So., 25.05.25 | 21:45 Uhr
Das Erste
Müssen wir für unseren Wohlstand mehr arbeiten?
Deutschlands Wirtschaft kommt nicht in Schwung und bleibt als Standort weiterhin unattraktiv, weshalb die „Wirtschaftsweisen“ in dieser Woche erneut tiefgreifende Reformen angemahnt haben. Bundeskanzler Friedrich Merz und CDU-Generalsekretär Carsten Linnemann fordern deshalb eine höhere Leistungsbereitschaft in der Gesellschaft. Sind die Deutschen zu bequem? Welche Rahmenbedingungen bietet der Staat seinen Bürgern für die geforderte Mehrarbeit? Welche neuen Anreize will die schwarz-rote Regierung setzen, um Arbeit wieder attraktiver und produktiver zu machen? Und wie lange werden wir mit Blick auf den demografischen Wandel in Zukunft arbeiten müssen?
Carsten Linnemann

Der CDU-Generalsekretär betont das Tempo, in dem die schwarz-rote Regierung erste Richtungsentscheidungen treffen muss: „Wenn wir jetzt nicht am Anfang liefern, werden die Leute uns nicht vertrauen.” Das gilt vor allem für die Wirtschaft.
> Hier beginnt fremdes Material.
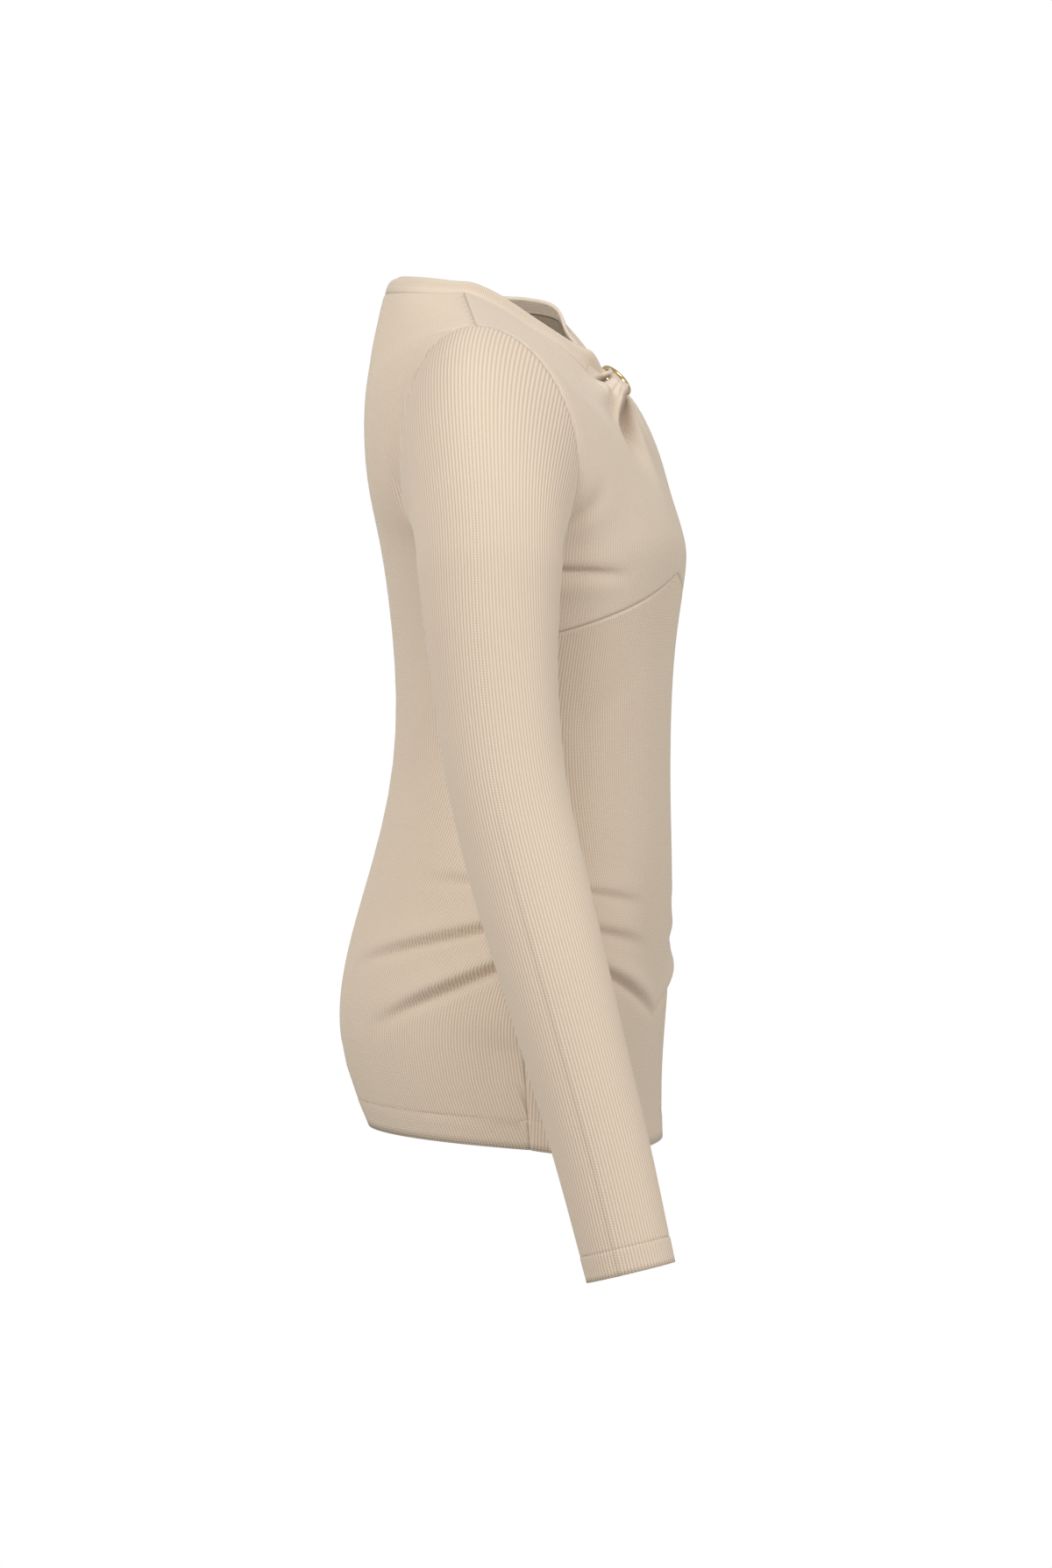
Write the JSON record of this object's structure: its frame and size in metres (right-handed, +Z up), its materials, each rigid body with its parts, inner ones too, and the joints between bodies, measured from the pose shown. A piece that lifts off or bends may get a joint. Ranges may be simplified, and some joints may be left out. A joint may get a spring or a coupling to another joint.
{
  "type": "knit top",
  "caption": "Fitted long-sleeved rib-knit top in worn form, its V neckline gathered into a small metal ring at the centre front, with gathered side seams.",
  "frame": {"origin": "middle of the neck, level with the inner ends of the shoulder seams, where the wearer's shoulders and neck hold the top", "axes": "+Z up along the wearer's trunk, the front faces -Y, the wearer's right side is -X"},
  "size_m": [0.5142, 0.2641, 0.6632],
  "materials": {
    "knit": "soft beige fine-rib knit",
    "gold": "polished gold-coloured metal"
  },
  "bodies": {
    "root": {"back": "knit", "front_lower": "knit", "front_upper_right": "knit", "front_upper_left": "knit", "sleeve_right": "knit", "sleeve_left": "knit", "neck_band": "knit", "ring_tab": "knit", "ring": "gold"}
  },
  "joints": []
}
Beim Thema Arbeit setzt er auf Eigenverantwortung und Anreize. Er fordert einen Mentalitätswandel in Deutschland und kritisierte im Wahlkampf: „In Deutschland gibt es gar keine Leistungsbereitschaft mehr.“ Zu seinen zentralen Reformvorschlägen zählen die Abschaffung des Bürgergeldes, steuerfreie Überstunden, ein steuerfreier Hinzuverdienst für Rentner im Rahmen der “Aktivrente”, und eine neue Wochenarbeitszeitregelung.
Christiane Benner

Die Erste Vorsitzende der IG Metall, der mit mehr als zwei Millionen Mitgliedern größten Einzelgewerkschaft Deutschlands, ist mit ihrer Wahl 2023 die erste Frau in diesem Führungsamt. „Die Deutschen sind nicht zu faul“, entgegnet sie Forderungen, diese müssten mehr arbeiten. Vielmehr gebe es hinreichend Menschen, die mehr arbeiten möchten, aber nicht können. Etwa Frauen, die gerne ihren Teilzeitjob aufstocken würden, aber keine Kinderbetreuung finden. Vorschläge wie steuerfreie Überstundenzuschläge würden bei den wenigsten ankommen. Die Idee, Feiertage für mehr Wirtschaftswachstum abzuschaffen, hält sie für Ablenkung von den echten Problemen.
Moritz Schularick

Der Präsident des Kiel Institut für Weltwirtschaft sagt, es brauche in Deutschland mehr Arbeitsstunden, um den aktuellen Wohlstand zu erhalten. Gleichzeitig macht er die Rahmenbedingungen dafür verantwortlich, dass viele Menschen in Deutschland nur in Teilzeit arbeiten. Gerade bei der Kinderbetreuung, der Infrastruktur und den Lohnnebenkosten sei Deutschland nicht gut aufgestellt und hinke im internationalen Vergleich hinterher. Der Ökonom fordert mehr Mut von der Regierung, insbesondere beim Thema Rente, auch unpopuläre Maßnahmen zu ergreifen, um für mehr Wachstum zu sorgen.